* Short exercise
Starting at the line containing "for other, clearance", copy each line exactly, ending with the line containing "bpy.context.scene.collection.objects.link(empty)". Leave out everything else.

━━━━━ Given information

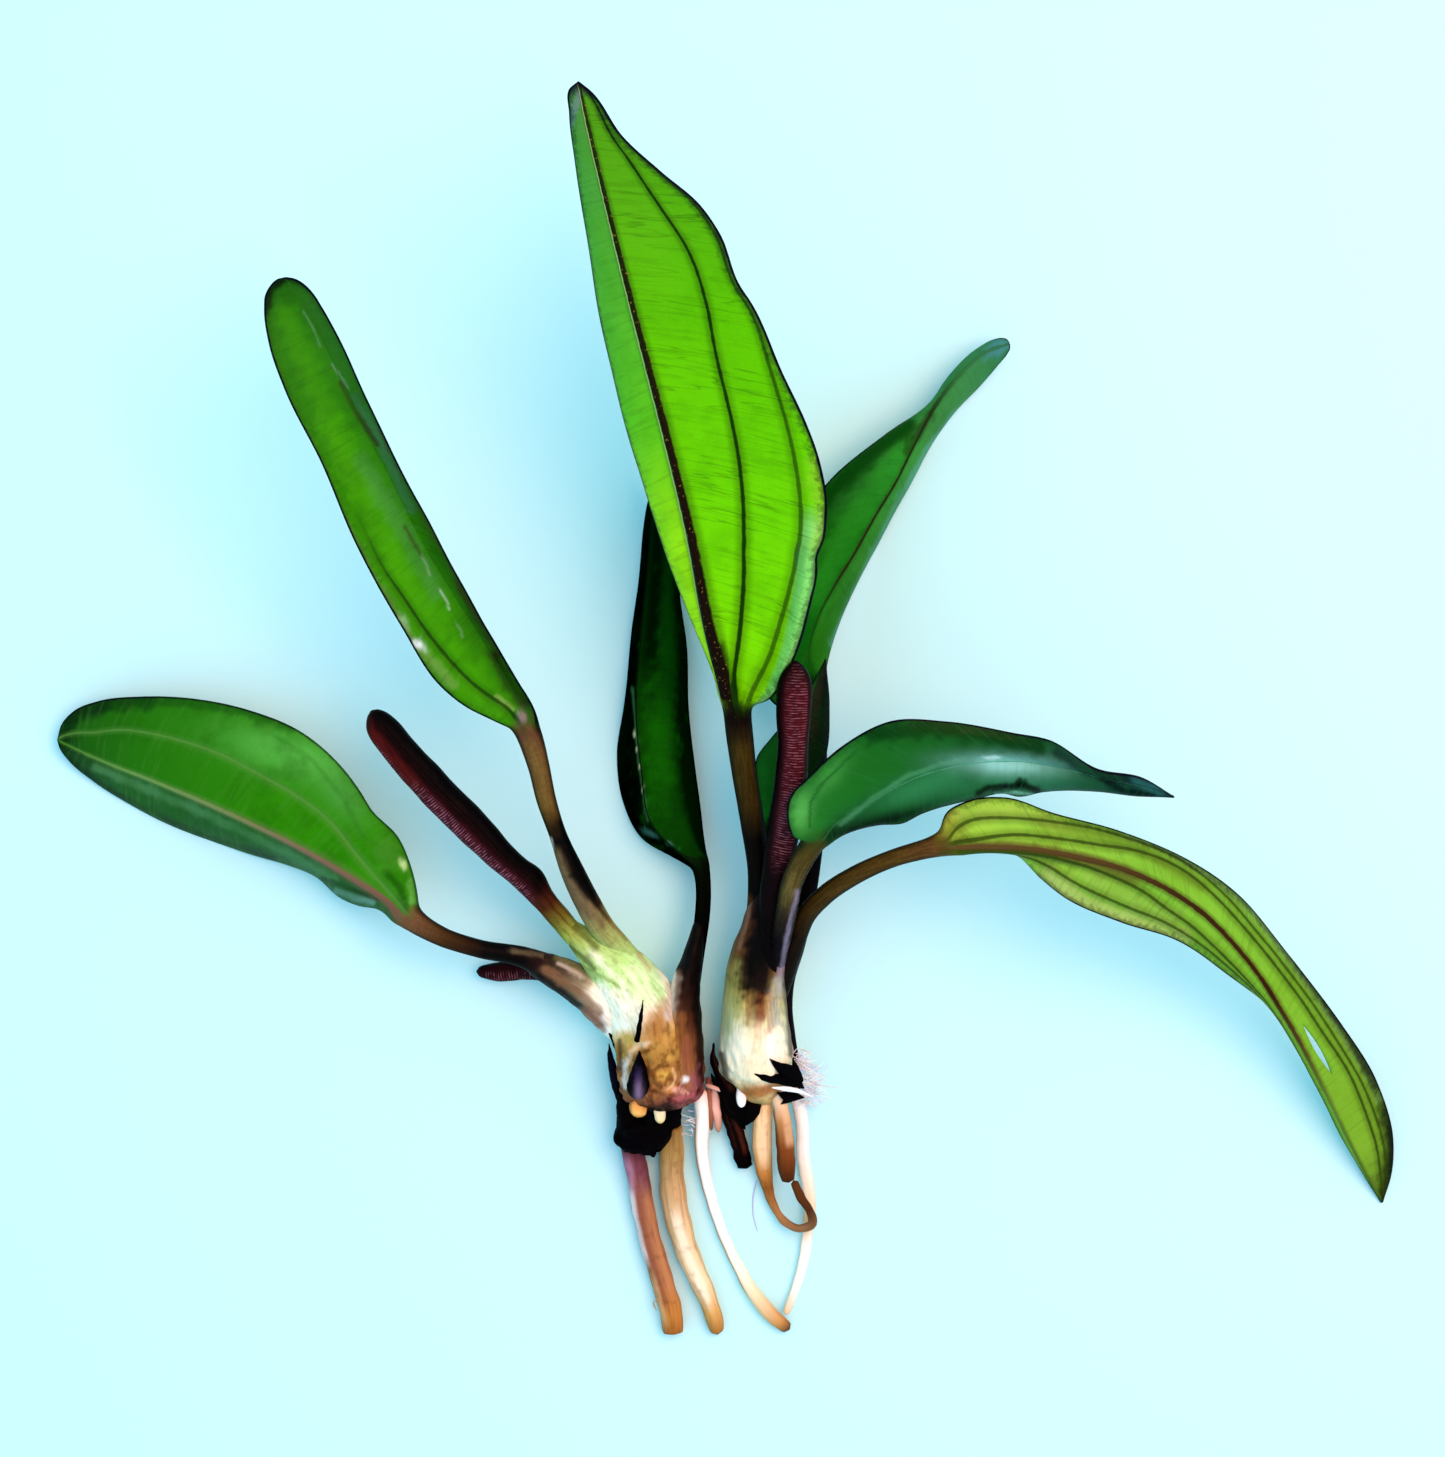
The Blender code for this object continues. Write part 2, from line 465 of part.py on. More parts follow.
def solid_length(name, stations, sides, colour, roughness, grow=0.0, count=None, helper=False):
    """A crown, root, rolled leaf or scale: rings of changing width along its route."""
    stations = np.array(stations, float)
    route = np.linalg.norm(np.diff(stations[:, :3], axis=0), axis=1).sum()
    count = count or max(4, round(route / TUBE_STEP) + 1)
    read = along(stations, np.linspace(0.0, 1.0, count))
    centres = real(read[:, :3])
    rings = elliptic_rings(centres, read[:, 3] + grow, read[:, 4] + grow, sides)
    if grow:
        ahead = unit(centres[1] - centres[0]), unit(centres[-1] - centres[-2])
        rings[0] -= ahead[0] * grow
        rings[-1] += ahead[1] * grow
    return skin(name, rings, colour, roughness, helper)


def open_leaf(name, leaf):
    """Petiole rings followed by blade rings, as one solid."""
    petiole = np.array(leaf["petiole"])
    length = np.linalg.norm(np.diff(petiole[:, :3], axis=0), axis=1).sum()
    read = along(petiole, np.linspace(0.0, 1.0, max(4, round(length / PETIOLE_STEP) + 1)))
    stem = elliptic_rings(real(read[:, :3]), read[:, 3], read[:, 3], 2 * HALF_RING)
    blade = blade_rings(leaf["left"], leaf["midrib"], leaf["right"], petiole[-1, 3])
    tip = np.repeat(real([leaf["midrib"][-1]])[:, None, :], 2 * HALF_RING, axis=1)
    tip = tip * 0.93 + blade[-1:] * 0.07
    rings = np.concatenate([stem, blade, tip])
    return skin(name, rings, COLOURS.get(name, GREEN), 0.35)


def keep_clear(obj, cutter):
    """Cuts the cutter out of the piece, so that it starts a gap away from its neighbour."""
    modifier = obj.modifiers.new("clear_of_" + cutter.name, "BOOLEAN")
    modifier.operation = "DIFFERENCE"
    modifier.solver = "EXACT"
    modifier.object = cutter


def build():
    clear_scene()
    clearances = {}
    for name, stations in CROWNS.items():
        solid_length(name, stations, CROWN_SIDES, PALE_SHEATH, 0.5, count=CROWN_STATIONS)
        clearances[name] = solid_length(
            name + "_clearance", stations, CROWN_SIDES, PALE_SHEATH, 0.5, GAP, CROWN_STATIONS, True
        )
    for name, leaf in LEAVES.items():
        keep_clear(open_leaf(name, leaf), clearances[leaf["crown"]])
    for name, stations in ROLLED_LEAVES.items():
        rolled = solid_length(name, stations, ROLLED_SIDES, MAROON, 0.35)
        for clearance in clearances.values():
            keep_clear(rolled, clearance)
    stump = DEAD_PIECES["dead_stump"]
    clearances["dead_stump"] = solid_length(
        "dead_stump_clearance", stump, ROOT_SIDES, DEAD_BLACK, 0.8, GAP, None, True
    )
    for name, stations in DEAD_PIECES.items():
        sides = ROOT_SIDES if name == "dead_stump" else SCALE_SIDES
        dead = solid_length(name, stations, sides, DEAD_BLACK, 0.8)
        for other, clearance in clearances.items():
            if other != name:
                keep_clear(dead, clearance)
    for name, stations in ROOTS.items():
        root = solid_length(name, stations, ROOT_SIDES, COLOURS.get(name, ROOT_TAN), 0.5)
        for clearance in clearances.values():
            keep_clear(root, clearance)


build()
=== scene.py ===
from functools import partial

import bmesh
import bpy
import numpy as np
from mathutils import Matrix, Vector


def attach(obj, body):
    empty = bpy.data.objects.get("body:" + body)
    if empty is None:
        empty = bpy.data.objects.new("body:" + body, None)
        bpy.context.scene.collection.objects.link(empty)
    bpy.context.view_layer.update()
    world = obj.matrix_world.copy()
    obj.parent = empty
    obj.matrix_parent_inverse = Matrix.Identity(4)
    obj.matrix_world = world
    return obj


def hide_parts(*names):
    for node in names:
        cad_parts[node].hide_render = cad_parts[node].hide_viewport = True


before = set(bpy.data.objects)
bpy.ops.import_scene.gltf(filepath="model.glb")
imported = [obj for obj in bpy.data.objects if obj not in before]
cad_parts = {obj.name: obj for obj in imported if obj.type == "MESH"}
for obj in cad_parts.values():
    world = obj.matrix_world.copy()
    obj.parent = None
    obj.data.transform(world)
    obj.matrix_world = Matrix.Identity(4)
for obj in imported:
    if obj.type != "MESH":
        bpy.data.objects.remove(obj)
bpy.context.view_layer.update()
print("frame loaded:", len(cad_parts), "nodes")

# Lengths are millimetres until a mesh is made. The x and y of every route are a plan, as seen
# by an eye straight above the plant, and z is a real height above the table.
mm = 0.001
eyeHeight = 320.0
planMiddle = np.array((0.2, -1.4, 0.0))  # the plan's own zero, moved to the middle of the plant
viewHeight = 145.7  # what the picture shows of the table, from its lower to its upper edge


def unit(vectors):
    # Each vector divided by its own length
    return vectors / np.maximum(np.linalg.norm(vectors, axis=-1, keepdims=True), 1e-12)


def toReal(points):
    # x and y times (1 - z / eye height): what stands higher looks further out than it is
    points = np.array(points, float)
    points[..., :2] *= 1.0 - points[..., 2:3] / eyeHeight
    return points - planMiddle


def toPlan(points):
    # The other way round: (x, y) divided by (1 - z / eye height)
    points = points + planMiddle
    return points[..., :2] / (1.0 - points[..., 2:3] / eyeHeight)


def smoothThrough(points, fractions):
    # One cubic for each span between two points, its end slopes those of the points around it.
    # Columns after x, y, z may be radii, and follow the same cubic.
    points = np.array(points, float)
    spans = np.linalg.norm(np.diff(points[:, :3], axis=0), axis=1)
    at = np.concatenate([[0.0], np.cumsum(spans)]) / spans.sum()
    slopes = np.gradient(points, at, axis=0)
    index = np.clip(np.searchsorted(at, fractions, side="right") - 1, 0, len(at) - 2)
    width = (at[index + 1] - at[index])[:, None]
    u = (fractions[:, None] - at[index][:, None]) / width
    start, end = points[index], points[index + 1]
    return (
        (2 * u**3 - 3 * u**2 + 1) * start
        + (u**3 - 2 * u**2 + u) * width * slopes[index]
        + (3 * u**2 - 2 * u**3) * end
        + (u**3 - u**2) * width * slopes[index + 1]
    )


def ease(value, low, high):
    # 0 below low, 1 above high, and 3x^2 - 2x^3 between them
    x = np.clip((value - low) / (high - low), 0.0, 1.0)
    return x * x * (3 - 2 * x)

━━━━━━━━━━

* Task result
        for other, clearance in clearances.items():
            if other != name:
                keep_clear(dead, clearance)
    for name, stations in ROOTS.items():
        root = solid_length(name, stations, ROOT_SIDES, COLOURS.get(name, ROOT_TAN), 0.5)
        for clearance in clearances.values():
            keep_clear(root, clearance)


build()
=== scene.py ===
from functools import partial

import bmesh
import bpy
import numpy as np
from mathutils import Matrix, Vector


def attach(obj, body):
    empty = bpy.data.objects.get("body:" + body)
    if empty is None:
        empty = bpy.data.objects.new("body:" + body, None)
        bpy.context.scene.collection.objects.link(empty)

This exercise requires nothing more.